- SHORT PROBLEM: Find and copy lines holding "JSON".

- RAW RECORDS:
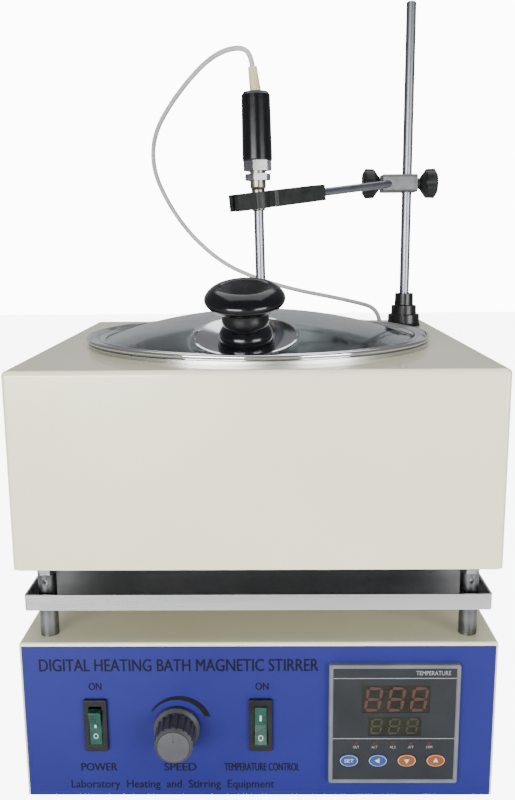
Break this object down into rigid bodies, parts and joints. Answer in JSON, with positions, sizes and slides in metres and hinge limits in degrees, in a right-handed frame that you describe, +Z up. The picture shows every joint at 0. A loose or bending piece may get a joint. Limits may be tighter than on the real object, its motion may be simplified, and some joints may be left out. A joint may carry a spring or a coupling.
{
  "type": "magnetic stirrer",
  "caption": "Bench magnetic stirrer with a heated round bath under a domed glass lid, a clamped temperature probe on a stand rod and a blue control panel.",
  "frame": {"origin": "centre of the footprint on the table under the feet", "axes": "+Z up, -Y towards the user at the control panel, +X to the user's right"},
  "size_m": [0.2646, 0.291, 0.4835],
  "materials": {
    "cream_enamel": "glossy cream stove enamel",
    "zinc_steel": "zinc plated",
    "black_rubber": "matt moulded rubber",
    "blue_label": "blue printed polycarbonate label",
    "black_plastic": "moulded, fine grain",
    "green_plastic": "translucent green rocker",
    "knob_cap_metal": "spun aluminium disc",
    "brass": "turned brass",
    "pot_metal": "tinned can",
    "meter_frame_plastic": "grey moulded bezel",
    "meter_face_plastic": "dark grey printed face",
    "display_filter": "dark filter over the displays",
    "lamp_plastic": "small diffusing lenses",
    "circuit_board": "green solder mask",
    "blue_button": "silicone key",
    "orange_button": "silicone key",
    "transformer_iron": "varnished laminations",
    "steel": "turned steel",
    "aluminium": "machined",
    "magnet_nickel": "nickel plated magnets",
    "chrome": "bright plated",
    "stainless": "brushed stainless steel",
    "heater_steel": "heat-tinted sheath",
    "insulation_wool": "mineral wool",
    "lid_glass": "clear grey domed glass",
    "knob_black": "glossy black phenolic",
    "cast_grey": "grey cast alloy",
    "black_textured": "black textured enamel",
    "probe_metal": "dark plated fitting",
    "cream_plastic": "cream strain relief",
    "cable_grey": "pale grey PVC"
  },
  "bodies": {
    "housing": {"base_shell": "cream_enamel", "base_plate": "zinc_steel", "rubber_feet": "black_rubber", "case_screws": "zinc_steel", "front_label": "blue_label", "switch_bodies": "black_plastic", "speed_pot": "pot_metal", "meter_bezel": "meter_frame_plastic", "meter_face": "meter_face_plastic", "meter_windows": "display_filter", "status_lamps": "lamp_plastic", "meter_board": "circuit_board", "meter_case": "black_plastic", "power_inlet": "black_plastic", "inlet_pins": "brass", "fuse_holder": "black_plastic", "control_board": "circuit_board", "transformer": "transformer_iron", "motor": "zinc_steel", "motor_bracket": "zinc_steel", "support_posts": "chrome", "post_studs": "zinc_steel", "panel_nuts": "zinc_steel", "drip_tray": "stainless", "bath_shell": "cream_enamel", "bath_plate": "zinc_steel", "bath_pot": "stainless", "ring_heater": "heater_steel", "insulation": "insulation_wool", "stand_rod": "stainless", "rod_boot": "black_rubber", "probe_cable": "cable_grey", "cable_grommets": "black_rubber"},
    "power_switch_rocker": {"power_rocker": "green_plastic"},
    "heat_switch_rocker": {"heat_rocker": "green_plastic"},
    "speed_control": {"speed_knob": "black_plastic", "speed_knob_cap": "knob_cap_metal", "speed_shaft": "brass"},
    "set_key": {"set_button": "blue_button"},
    "shift_key": {"shift_button": "blue_button"},
    "down_key": {"down_button": "orange_button"},
    "up_key": {"up_button": "orange_button"},
    "lid": {"lid_glass": "lid_glass", "lid_rim": "stainless", "knob_disc": "stainless", "lid_knob": "knob_black", "knob_screw": "zinc_steel"},
    "probe_clamp": {"boss_head": "cast_grey", "clamp_arm": "steel", "probe_clip": "black_textured", "probe_fitting": "probe_metal", "probe_nuts": "zinc_steel", "probe_stem": "stainless", "probe_handle": "knob_black", "probe_sleeve": "cream_plastic"},
    "arm_screw_turned": {"arm_screw": "knob_black"},
    "rod_screw_turned": {"rod_screw": "knob_black"},
    "rotor": {"drive_shaft": "steel", "magnet_carrier": "aluminium", "magnets": "magnet_nickel"}
  },
  "joints": [
    {"name": "power_rocker_tilt", "type": "hinge", "parent": "housing", "child": "power_switch_rocker", "pos_m": [-0.0908, -0.12435, 0.0526], "axis": [-1, 0, 0], "range_deg": [0, 18]},
    {"name": "heat_rocker_tilt", "type": "hinge", "parent": "housing", "child": "heat_switch_rocker", "pos_m": [0.0012, -0.12435, 0.0526], "axis": [-1, 0, 0], "range_deg": [-18, 0]},
    {"name": "speed_turn", "type": "hinge", "parent": "housing", "child": "speed_control", "pos_m": [-0.0456, -0.1256, 0.051], "axis": [0, -1, 0], "range_deg": [-240, 60]},
    {"name": "set_key_press", "type": "slide", "parent": "housing", "child": "set_key", "axis": [0, 1, 0], "range_m": [0, 0.0005], "stiffness_N_per_m": 800},
    {"name": "shift_key_press", "type": "slide", "parent": "housing", "child": "shift_key", "axis": [0, 1, 0], "range_m": [0, 0.0005], "stiffness_N_per_m": 800},
    {"name": "down_key_press", "type": "slide", "parent": "housing", "child": "down_key", "axis": [0, 1, 0], "range_m": [0, 0.0005], "stiffness_N_per_m": 800},
    {"name": "up_key_press", "type": "slide", "parent": "housing", "child": "up_key", "axis": [0, 1, 0], "range_m": [0, 0.0005], "stiffness_N_per_m": 800},
    {"name": "lid_lift", "type": "slide", "parent": "housing", "child": "lid", "axis": [0, 0, 1], "range_m": [0, 0.045]},
    {"name": "boss_slide", "type": "slide", "parent": "housing", "child": "probe_clamp", "axis": [0, 0, 1], "range_m": [-0.02, 0.09], "deforming": ["probe_cable"]},
    {"name": "arm_screw_turn", "type": "hinge", "parent": "probe_clamp", "child": "arm_screw_turned", "pos_m": [0.091, 0.0892, 0.3574], "axis": [-1, 0, 0], "range_deg": [-360, 0]},
    {"name": "rod_screw_turn", "type": "hinge", "parent": "probe_clamp", "child": "rod_screw_turned", "pos_m": [0.1165, 0.092, 0.3574], "axis": [1, 0, 0], "range_deg": [-360, 0]},
    {"name": "rotor_spin", "type": "hinge", "parent": "housing", "child": "rotor", "pos_m": [0, 0.001, 0.149], "axis": [0, 0, 1], "continuous": true}
  ]
}
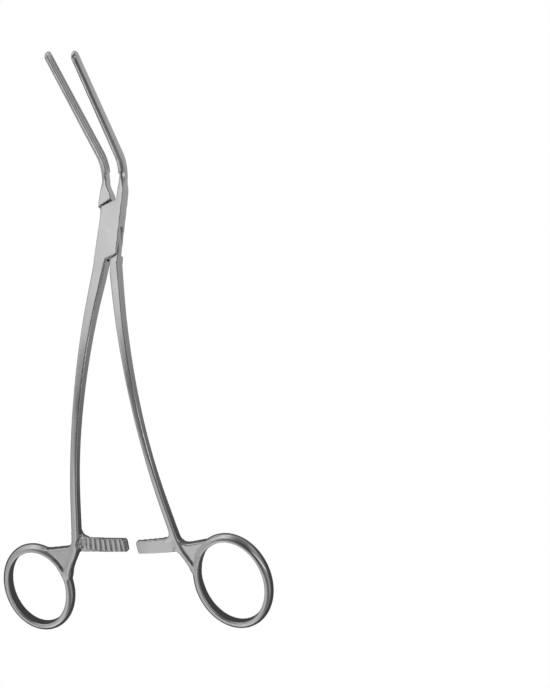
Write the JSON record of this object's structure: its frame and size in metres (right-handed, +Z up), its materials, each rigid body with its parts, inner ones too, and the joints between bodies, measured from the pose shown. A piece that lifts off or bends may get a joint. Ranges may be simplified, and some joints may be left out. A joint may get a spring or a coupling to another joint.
{
  "type": "vascular clamp",
  "caption": "Ring-handled clamp with a box lock, a finger ratchet, curved shanks and long serrated jaws bent out of the closing plane.",
  "frame": {"origin": "centre of the rivet's upper end on the front plate of the box lock", "axes": "+X along the closing direction, towards the half with the tongue at the shank; +Y along the clamp towards the jaws; +Z up from the surface the clamp rests on"},
  "size_m": [0.1188, 0.2388, 0.0484],
  "materials": {
    "satin_steel": "satin stainless steel",
    "bright_steel": "bright stainless steel"
  },
  "bodies": {
    "box_side": {"box_half": "satin_steel", "pivot_pin": "bright_steel"},
    "tongue_side": {"tongue_half": "satin_steel"}
  },
  "joints": [
    {"name": "pivot", "type": "hinge", "parent": "box_side", "child": "tongue_side", "pos_m": [0, 0, 0], "axis": [0, 0.3077, 0.9515], "range_deg": [-9.2, 26.5]}
  ]
}
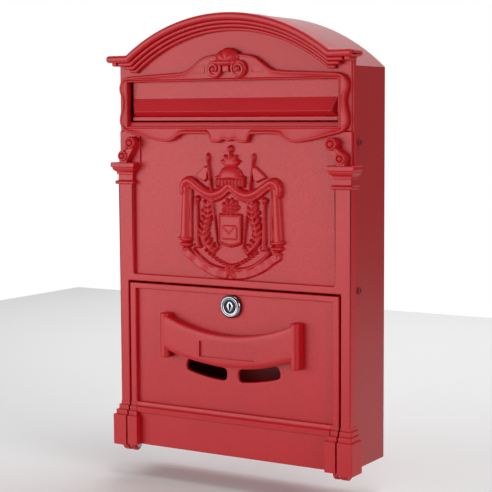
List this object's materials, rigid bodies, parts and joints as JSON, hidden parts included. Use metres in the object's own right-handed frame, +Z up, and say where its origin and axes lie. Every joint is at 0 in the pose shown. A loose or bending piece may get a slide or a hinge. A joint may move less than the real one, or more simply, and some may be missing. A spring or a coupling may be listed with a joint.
{
  "type": "mailbox",
  "caption": "Wall-mounted letterbox with an arched cast front, lift-up letter flap, drop-down door under a bowed pull hood, and a cam lock.",
  "frame": {"origin": "centre of the four wall-screw holes, on the back face", "axes": "+X to the right seen from the front, +Y back into the wall, +Z up"},
  "size_m": [0.262, 0.0805, 0.4162],
  "materials": {
    "cast_enamel": "satin textured red powder coat on cast aluminium",
    "sheet_enamel": "satin red powder coat on sheet steel",
    "screw_steel": "red painted screw heads",
    "bright_steel": "drawn bright steel",
    "spring_steel": "blued spring steel",
    "nylon": "natural nylon",
    "chrome_plate": "polished chrome on die-cast zinc",
    "zinc_plate": "bright zinc plate",
    "wafer_brass": "stamped brass"
  },
  "bodies": {
    "case": {"front_casting": "cast_enamel", "case_shell": "sheet_enamel", "back_panel": "sheet_enamel", "bottom_plate": "sheet_enamel", "side_screws": "screw_steel", "flap_hinge_rod": "bright_steel", "flap_rod_clips": "spring_steel", "door_hinge_pins": "bright_steel"},
    "flap": {"slot_flap": "cast_enamel"},
    "door": {"door": "cast_enamel", "hinge_washers": "nylon", "lock_housing": "chrome_plate", "lock_nut": "zinc_plate"},
    "lock": {"lock_plug": "chrome_plate", "lock_wafers": "wafer_brass", "stop_washer": "zinc_plate", "lock_cam": "zinc_plate", "cam_screw_washer": "zinc_plate", "cam_screw": "zinc_plate"}
  },
  "joints": [
    {"name": "door_hinge", "type": "hinge", "parent": "case", "child": "door", "pos_m": [0, -0.0655, -0.205], "axis": [1, 0, 0], "range_deg": [0, 95]},
    {"name": "flap_hinge", "type": "hinge", "parent": "case", "child": "flap", "pos_m": [0, -0.0635, 0.1466], "axis": [-1, 0, 0], "range_deg": [0, 50]},
    {"name": "lock_turn", "type": "hinge", "parent": "door", "child": "lock", "pos_m": [0, -0.0565, -0.063], "axis": [0, -1, 0], "range_deg": [0, 90]}
  ]
}
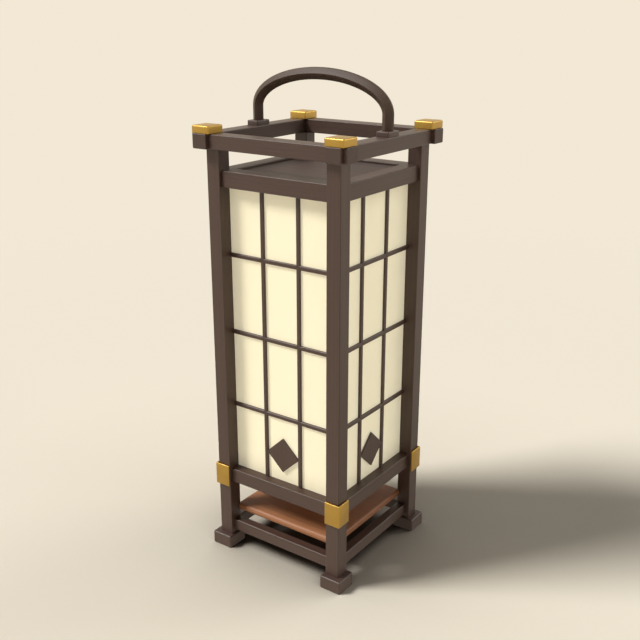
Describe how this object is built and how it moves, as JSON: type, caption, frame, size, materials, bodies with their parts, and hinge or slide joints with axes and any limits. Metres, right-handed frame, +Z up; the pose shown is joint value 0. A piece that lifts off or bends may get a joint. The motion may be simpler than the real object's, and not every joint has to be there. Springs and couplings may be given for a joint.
{
  "type": "andon floor lamp",
  "caption": "Square paper lantern in a dark wood frame on feet, with brass corners, an open shelf, a lift-out lid and an arched carrying handle.",
  "frame": {"origin": "on the floor, at the centre of the feet", "axes": "+Z up; the front is -Y and the right is +X; the handle's arch lies in the XZ plane"},
  "size_m": [0.2534, 0.2534, 0.7205],
  "materials": {
    "frame_wood": "satin",
    "lattice_wood": "satin",
    "lid_wood": "satin",
    "tray_wood": "satin",
    "board_wood": "matt",
    "brass": "satin",
    "paper": "matt",
    "porcelain": "gloss",
    "steel": "satin",
    "rubber": "matt",
    "white_plastic": "matt",
    "frosted_globe": "matt"
  },
  "bodies": {
    "frame": {"post_front_right": "frame_wood", "post_back_right": "frame_wood", "post_back_left": "frame_wood", "post_front_left": "frame_wood", "foot_front_right": "frame_wood", "foot_back_right": "frame_wood", "foot_back_left": "frame_wood", "foot_front_left": "frame_wood", "stretcher_front": "frame_wood", "stretcher_right": "frame_wood", "stretcher_back": "frame_wood", "stretcher_left": "frame_wood", "lower_rail_front": "frame_wood", "lower_rail_right": "frame_wood", "lower_rail_back": "frame_wood", "lower_rail_left": "frame_wood", "upper_rail_front": "frame_wood", "upper_rail_right": "frame_wood", "upper_rail_back": "frame_wood", "upper_rail_left": "frame_wood", "top_rail_front": "frame_wood", "top_rail_right": "frame_wood", "top_rail_back": "frame_wood", "top_rail_left": "frame_wood", "handle": "frame_wood", "handle_block_left": "frame_wood", "handle_block_right": "frame_wood", "kumiko_front": "lattice_wood", "kumiko_right": "lattice_wood", "kumiko_back": "lattice_wood", "kumiko_left": "lattice_wood", "lozenge_front": "lattice_wood", "lozenge_right": "lattice_wood", "lozenge_back": "lattice_wood", "lozenge_left": "lattice_wood", "lid_cleats": "lid_wood", "tray_board": "tray_wood", "lamp_board": "board_wood", "corner_plate_front_right": "brass", "corner_plate_back_right": "brass", "corner_plate_back_left": "brass", "corner_plate_front_left": "brass", "top_cap_front_right": "brass", "top_cap_back_right": "brass", "top_cap_back_left": "brass", "top_cap_front_left": "brass", "lampholder_shell": "brass", "lampholder_contact": "brass", "paper_front": "paper", "paper_right": "paper", "paper_back": "paper", "paper_left": "paper", "lampholder_base": "porcelain", "lampholder_screws": "steel", "cable_grommet": "rubber"},
    "lid": {"lid": "lid_wood"},
    "bulb": {"bulb_cap": "steel", "bulb_neck": "white_plastic", "bulb_globe": "frosted_globe"}
  },
  "joints": [
    {"name": "lid_lift", "type": "slide", "parent": "frame", "child": "lid", "axis": [0, 0, 1], "range_m": [0, 0.09]},
    {"name": "bulb_draw", "type": "slide", "parent": "frame", "child": "bulb", "axis": [0, 0, 1], "range_m": [0, 0.03]}
  ]
}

- WORKED ANSWER:
Break this object down into rigid bodies, parts and joints. Answer in JSON, with positions, sizes and slides in metres and hinge limits in degrees, in a right-handed frame that you describe, +Z up. The picture shows every joint at 0. A loose or bending piece may get a joint. Limits may be tighter than on the real object, its motion may be simplified, and some joints may be left out. A joint may carry a spring or a coupling.
Write the JSON record of this object's structure: its frame and size in metres (right-handed, +Z up), its materials, each rigid body with its parts, inner ones too, and the joints between bodies, measured from the pose shown. A piece that lifts off or bends may get a joint. Ranges may be simplified, and some joints may be left out. A joint may get a spring or a coupling to another joint.
List this object's materials, rigid bodies, parts and joints as JSON, hidden parts included. Use metres in the object's own right-handed frame, +Z up, and say where its origin and axes lie. Every joint is at 0 in the pose shown. A loose or bending piece may get a slide or a hinge. A joint may move less than the real one, or more simply, and some may be missing. A spring or a coupling may be listed with a joint.
Describe how this object is built and how it moves, as JSON: type, caption, frame, size, materials, bodies with their parts, and hinge or slide joints with axes and any limits. Metres, right-handed frame, +Z up; the pose shown is joint value 0. A piece that lifts off or bends may get a joint. The motion may be simpler than the real object's, and not every joint has to be there. Springs and couplings may be given for a joint.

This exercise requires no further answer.